Untuk ke Samarinda, misalnya, kalau tidak ingin ribet, memang lebih cocok dengan Tipe TX3000. Kecepatannya bisa mencapai 90 kpj. Baterai 2 slot dan jarak sampai 120 km.
Berapa harganya?
Ini yang saya tidak tahu karena saya tidak mengikuti presentasi sampai selesai. Saya kemudian bertanya kepada teman-teman saya yang ikut presentasi dari awal sampai akhir.
“Motor listrik ini tadi bagaimana skema pembiayaannya? Ada 3 tipe, berapa harga masing-masing ya?” tanya saya di sebuah grup WhatsApp yang diikuti rekan-rekan.
Apa jawabannya?
Tidak ada yang bisa menjawab, tetapi ramai komentar dibanding hari-hari biasanya. Kira-kira 99.99% tanggapan mereka meragukan.
“Tanjakan gn guntur kuat ga yach motor listrik nya?”
“Kalo arah turun dijamin sama org nya kuat pak wkwkw,”
“Terus naiknya ditarik pakai tali,”
Dan komentar yang lain sama saja, sama meragukannya. Tampaknya semua jawaban mencoba membuat saya berpikir ulang sebelum membeli.

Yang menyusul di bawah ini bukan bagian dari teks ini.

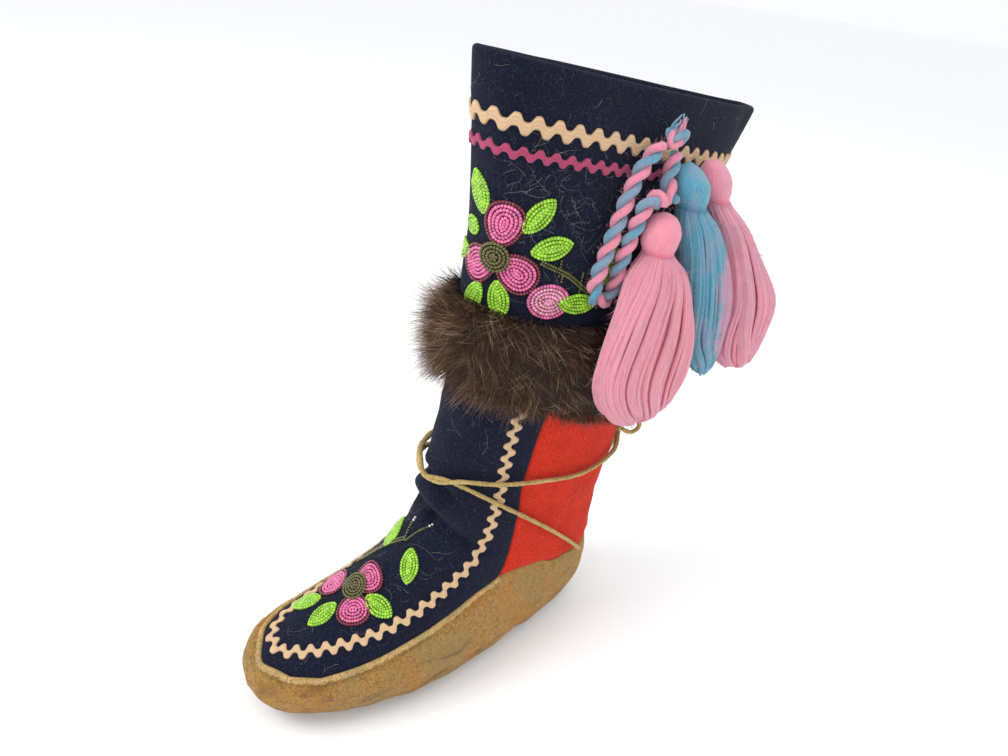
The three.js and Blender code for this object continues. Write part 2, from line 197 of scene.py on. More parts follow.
class MUKLUK_PG_sizes(bpy.types.PropertyGroup):
    """Sizes that a maker would change."""
    hide_thick: length("Hide thickness", 2.2, "Thickness of the smoked hide of the sole")
    wool_thick: length("Wool thickness", 1.5, "Thickness of the wool broadcloth")
    thong_wide: length("Thong width", 3.8, "Width of the hide thong round the ankle")
    cord_thick: length("Tassel cord", 8.4, "Diameter of the twisted two-ply cord")
    bead: length("Bead size", 1.95, "Diameter of a seed bead")
    fur_length: length("Fur length", 24, "Length of the longest fur at the middle of the band")
    fur_hairs: IntProperty(name="Fur hairs", description="Hairs in each layer of the fur",
                           default=20000, min=100)
    lint_hairs: IntProperty(name="Lint", description="Stray light hairs on the wool", default=1050, min=0)


class MUKLUK_PG_colours(bpy.types.PropertyGroup):
    """Colours that a maker would change."""
    navy: colour("Navy wool", "11162a", "Wool of the vamp and the shaft")
    red: colour("Red wool", "ce2d16", "Wool of the side panels")
    lining: colour("Lining", "b81c44", "Cloth inside the shaft")
    hide: colour("Hide", "a37c42", "Smoked hide of the sole")
    thong: colour("Thong", "b59a5e", "Hide thong of the ankle tie")
    cream: colour("Cream rickrack", "e2bd93", "Cotton rickrack of the vamp and the collar")
    pink_braid: colour("Pink rickrack", "b8456c", "Narrow rickrack under the cream one")
    pink_wool: colour("Pink yarn", "ec8fa3", "Yarn of the pink tassels")
    blue_wool: colour("Blue yarn", "3898b4", "Yarn of the blue tassel")
    bead_green: colour("Green beads", "9ad22f", "Leaves of the beadwork")
    bead_pink: colour("Pink beads", "e26c9f", "Petals of the beadwork")
    bead_red: colour("Dark red beads", "6d1429", "Outline of the petals")
    bead_olive: colour("Olive beads", "57561f", "Centres and stems of the beadwork")


def sizes():
    return bpy.context.scene.mukluk_sizes


def colours():
    return bpy.context.scene.mukluk_colours


# ---- The last's surface -------------------------------------------------------------------------

def between_rows(a, b, c, d, t):
    """A smooth curve's value between b and c at t from 0 to 1, with a before and d after them."""
    return b + .5 * t * (c - a + t * (2 * a - 5 * b + 4 * c - d + t * (3 * (b - c) + d - a)))


def form_point(ring, turn):
    """Points on the last in metres, for arrays of rings and turns."""
    ring, turn = np.broadcast_arrays(np.asarray(ring, float), np.asarray(turn, float))
    ring = np.clip(ring, 0, COLLAR)
    low = np.minimum(np.floor(ring).astype(int), COLLAR - 1)
    near = (FORM[np.clip(low + k, 0, COLLAR)] for k in (-1, 0, 1, 2))
    row = between_rows(*near, (ring - low)[..., None])
    angle = 2 * np.pi * turn
    square = np.where(np.cos(angle) > 0, row[..., LOW], row[..., HIGH])
    across = np.sign(np.sin(angle)) * np.abs(np.sin(angle)) ** (2 / square)
    rise = np.abs(np.cos(angle)) ** (2 / square)
    wide = row[..., WIDE]
    along = np.where(np.cos(angle) > 0, wide * (1 - rise), wide + (1 - wide) * rise)
    x = across * np.where(across > 0, row[..., OUTER], row[..., INNER])
    y = row[..., BACK_Y] + (row[..., FRONT_Y] - row[..., BACK_Y]) * along
    z = np.maximum(0, row[..., BACK_Z] + (row[..., FRONT_Z] - row[..., BACK_Z]) * along)
    return np.stack([x, y, z], -1) * MM


def unit(vectors):
    return vectors / np.maximum(np.linalg.norm(vectors, axis=-1, keepdims=True), 1e-12)


def form_normal(ring, turn):
    """The way out of the last at arrays of rings and turns."""
    step, swing = .02, .004
    ring, turn = np.broadcast_arrays(np.asarray(ring, float), np.asarray(turn, float))
    ahead = form_point(np.minimum(ring + step, COLLAR), turn) - form_point(np.maximum(ring - step, .02), turn)
    about = form_point(np.maximum(ring, .02), turn + swing) - form_point(np.maximum(ring, .02), turn - swing)
    return unit(np.cross(ahead, about))


def outside(ring, turn, millimetres):
    """Points that many millimetres off the last."""
    return form_point(ring, turn) + form_normal(ring, turn) * (np.asarray(millimetres)[..., None] * MM)


def smooth(points, count):
    """A soft curve through the points, with count points spaced evenly along it."""
    p = np.array(points, float)
    p = np.vstack([2 * p[0] - p[1], p, 2 * p[-1] - p[-2]])
    t = np.linspace(0, len(points) - 1, 24 * len(points))
    i = np.minimum(t.astype(int), len(points) - 2)
    return evenly(between_rows(p[i], p[i + 1], p[i + 2], p[i + 3], (t - i)[:, None]), count)


def evenly(points, count, values=None):
    """The points of a line, or the values at them, at count places spaced evenly along it."""
    values = points if values is None else values
    run = np.concatenate([[0], np.cumsum(np.linalg.norm(np.diff(points, axis=0), axis=1))])
    at = np.linspace(0, run[-1], count)
    return np.stack([np.interp(at, run, column) for column in values.T], -1)


def along_with(points, ways, count):
    """Points spaced evenly along a line, with their ways."""
    return evenly(points, count), unit(evenly(points, count, ways))


def run_length(points):
    return float(np.linalg.norm(np.diff(points, axis=0), axis=1).sum())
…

Padahal, saya butuh jawaban soal harga.
“Pak subur kalau saya menilai masalah baterai jarak tempuh cuma 70 km kalau habis nunggu 2 jam ngisi cas. Kalau habis di perjalanan nebeng sama orang sekitar. Kalau mau. Jadi waktu kita banyak terbuang menunggu 2 jam. Naik gunung beban nya berat kaya nya kurang,”
Jawaban terakhir ini disukai anggota yang lain.

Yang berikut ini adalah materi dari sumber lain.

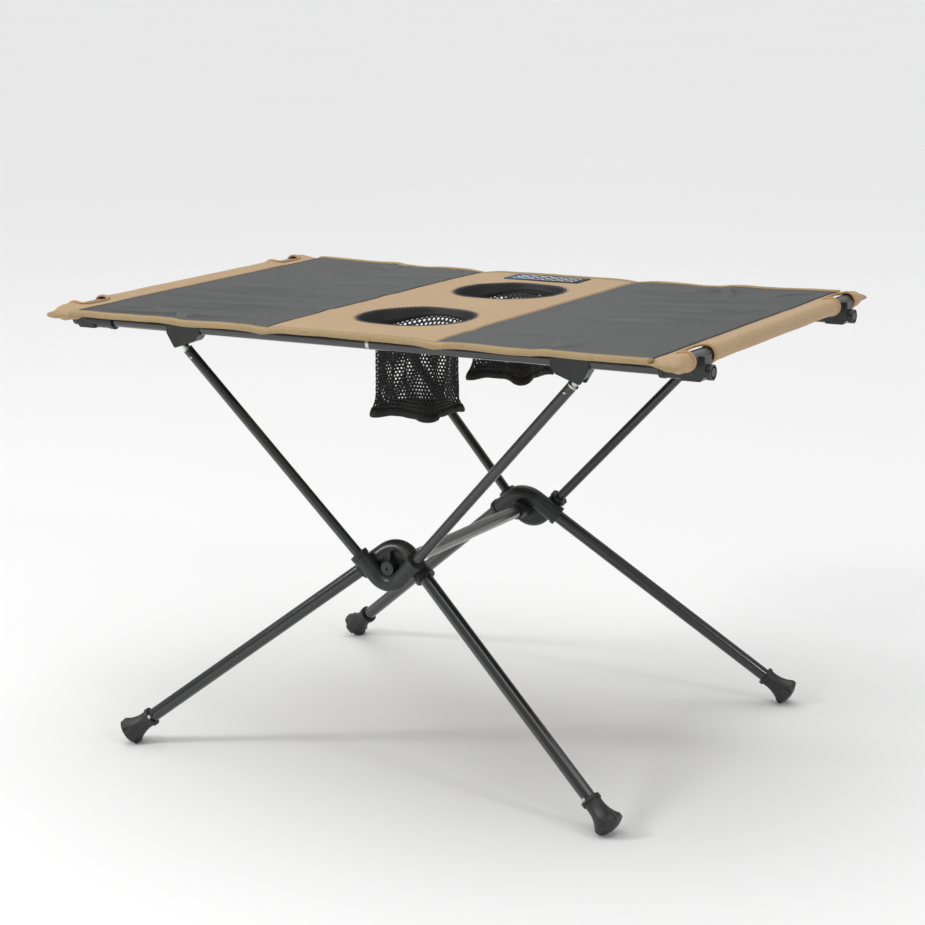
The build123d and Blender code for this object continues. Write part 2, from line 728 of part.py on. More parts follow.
def hub_screws():
    """The screw through each hub's boss into the centre bar."""
    face = HUB_Y + HUB_BOSS_OUT
    with BuildPart() as piece:
        for sy in SIDES.values():
            outside = Plane(origin=(0, sy * face, HUB_Z), z_dir=(0, -sy, 0))
            with BuildSketch(outside):
                Circle(SCREW_HEAD_R)
            extrude(amount=SCREW_HEAD)
            with BuildSketch(outside):
                Circle(SCREW_R)
            extrude(amount=face - bar_end + PLUG_LONG / 2)
            with BuildSketch(outside):
                Circle(SCREW_DIMPLE_R)
            extrude(amount=SCREW_DIMPLE, mode=Mode.SUBTRACT)
    return piece


def upper_cord(sy):
    """The elastic cord through both upper poles of a hub, round the bend between them."""
    distance = reach(*upper_axis(1, sy)) - TIP_LONG - TIP_RING - PLUG_LONG
    return bent_rod(upper_axis, sy, distance, CORD_BEND_UPPER, CORD_OD / 2)


def lower_cord(sy):
    """The elastic cord through both lower legs of a hub, round the bend between them."""
    distance = reach(*lower_axis(1, sy)) - BOOT_FLOOR
    return bent_rod(lower_axis, sy, distance, CORD_BEND_LOWER, CORD_OD / 2)


# ---- joints' sizes that the brackets depend on
TOP_LIFT = 120.0
POLE_PULL = 36.0
POLE_RATIO = POLE_PULL / TOP_LIFT


def write_top():
    write_piece(panel(-CENTRE_HALF, CENTRE_HALF, (-cup_y, cup_y)), "centre_panel")
    write_piece(panel(-seam_x, -CENTRE_HALF, ()), "left_panel")
    write_piece(panel(CENTRE_HALF, seam_x, ()), "right_panel")
    write_piece(notch_bindings(), "notch_bindings")
    write_piece(label_patch(), "label_patch")
    write_piece(end_pole_caps(), "end_pole_caps")
    write_piece(connector_buttons(), "connector_buttons")
    for name, sx in ENDS.items():
        write_piece(sleeve(sx), f"{name}_sleeve")
        write_piece(end_pole(sx), f"{name}_end_pole")
    for name, sy in SIDES.items():
        write_piece(edge_binding(sy), f"{name}_edge_binding")
        write_piece(cup_facing(sy), f"{name}_cup_facing")
        write_piece(cup_pocket(sy), f"{name}_cup_pocket")
        write_piece(side_ferrule(sy), f"{name}_side_ferrule")
        write_piece(side_cord(sy), f"{name}_side_cord")


def write_corners():
    connector = corner_connector()
    bracket = leg_bracket(pole_travel())
    rubber_boot = boot()
    for name, (sx, sy) in CORNERS.items():
        write_piece(mirrored(connector, sx, sy), f"{name}_connector")
        write_piece(mirrored(bracket, sx, sy), f"{name}_leg_bracket")
        write_piece(side_pole(sx, sy), f"{name}_side_pole")
        write_piece(upper_pole(sx, sy), f"{name}_upper_pole")
        write_piece(pole_tip(sx, sy), f"{name}_pole_tip")
        write_piece(lower_leg(sx, sy), f"{name}_lower_leg")
        write_piece(foot(rubber_boot, sx, sy), f"{name}_foot")


def write_hubs():
    rear_hub = hub()
    for name, sy in SIDES.items():
        write_piece(mirrored(rear_hub, 1, sy), f"{name}_hub")
        write_piece(upper_cord(sy), f"{name}_upper_cord")
        write_piece(lower_cord(sy), f"{name}_lower_cord")
    write_piece(centre_bar(), "centre_bar")
    write_piece(bar_plugs(), "bar_plugs")
    write_piece(hub_screws(), "hub_screws")


write_top()
write_corners()
write_hubs()
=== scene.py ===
"""Looks of a camp kitchen table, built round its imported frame: metres, +X along the table, +Z up."""

from __future__ import annotations

import json
import logging
import math
import random
from dataclasses import dataclass, field
from enum import Enum
from typing import Callable, Iterable, Sequence

import bmesh
import bpy
from mathutils import Matrix, Vector, noise
from mathutils.geometry import delaunay_2d_cdt

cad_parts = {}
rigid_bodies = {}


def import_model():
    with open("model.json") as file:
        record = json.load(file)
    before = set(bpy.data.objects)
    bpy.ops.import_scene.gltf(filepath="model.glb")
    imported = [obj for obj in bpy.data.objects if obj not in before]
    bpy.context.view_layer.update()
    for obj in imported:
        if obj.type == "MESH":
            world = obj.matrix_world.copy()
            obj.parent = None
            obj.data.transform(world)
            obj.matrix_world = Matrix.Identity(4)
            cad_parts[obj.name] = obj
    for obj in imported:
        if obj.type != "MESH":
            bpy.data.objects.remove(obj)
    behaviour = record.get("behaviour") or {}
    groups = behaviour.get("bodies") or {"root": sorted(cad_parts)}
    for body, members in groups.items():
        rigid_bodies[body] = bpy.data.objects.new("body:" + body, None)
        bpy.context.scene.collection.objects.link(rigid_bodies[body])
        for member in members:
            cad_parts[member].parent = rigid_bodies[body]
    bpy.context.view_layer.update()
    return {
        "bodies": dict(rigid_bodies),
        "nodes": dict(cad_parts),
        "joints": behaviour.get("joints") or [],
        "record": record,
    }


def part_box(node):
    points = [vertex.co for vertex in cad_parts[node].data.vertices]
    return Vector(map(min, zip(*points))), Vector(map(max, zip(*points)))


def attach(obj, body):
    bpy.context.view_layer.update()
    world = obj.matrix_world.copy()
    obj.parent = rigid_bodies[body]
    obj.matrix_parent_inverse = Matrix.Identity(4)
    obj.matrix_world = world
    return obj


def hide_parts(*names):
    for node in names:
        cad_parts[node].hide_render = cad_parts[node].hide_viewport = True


LOG = logging.getLogger("camp_table")
MM = 0.001
TOP = "table_top"
CORNERS = {"front_left": (-1, -1), "front_right": (1, -1), "rear_left": (-1, 1), "rear_right": (1, 1)}
SIDES = {"front": -1, "rear": 1}
ENDS = {"left": -1, "right": 1}
FLOOR_LIFT = {"front": 0.8 * MM, "rear": 6.5 * MM}  # how far a pocket's floor is above its packed one
FOLD_SEED = {"front": 3.0, "rear": 8.0}


def smooth(t: float) -> float:
    """Eases t from 0 to 1, and holds it outside that range."""
    t = min(max(t, 0.0), 1.0)
    return t * t * (3 - 2 * t)


def blend(a: float, b: float, t: float) -> float:
    """The value a share t of the way from a to b."""
    return a + (b - a) * t


def bell(distance: float, width: float) -> float:
    """A soft hump, 1 in the middle and near 0 past twice its width."""
    return math.exp(-((distance / width) ** 2))


# ---------------------------------------------------------------- node trees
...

Yup, begitu lah di media sosial. Seringkali jika bertanya tentang sesuatu, maka bukan jawaban yang pas yang didapat. Syukurlah saya cuma tersenyum dan tertawa.
Saya jadi ingat seorang psikolog, Daud Antonius, membuat status di akun Facebook-nya. “Tidak semua orang bisa menjadi solusi atas apa yang kamu sampaikan. Beberapa dari mereka hanya sekadar ingin tahu saja.”
Tak lama kemudian saya mendapatkan nomor kontak Sales motor listrik itu. Malam itu saya menghubungi Sales itu.
Saya mendapat tanggapan hangat dari Sales tersebut. Ia langsung mengenali dan menyebut nama saya. Saya dikirimi daftar harga 3 motor tersebut ditambah 1 motor paling kecil tipe MX1200 seharga 18.7 juta. Tipe ini kira-kira seukuran Yamaha Mio lama. Ada review terkait keandalan motor ini.
Untuk tipe T1800 seharga 35 juta dan TX1800 39 juta. Bahkan, untuk TX3000 harganya 56.5 juta. Meski nantinya semua tipe mendapat subsidi 7 juta, tapi motor besar ini masih terasa mahal untuk saya.
Ini mungkin yang menjadi catatan usai bertemu dengan salah satu dealer motor listrik. Barangkali saya masih perlu mencari informasi lebih detail tentang produk motor listrik lainnya.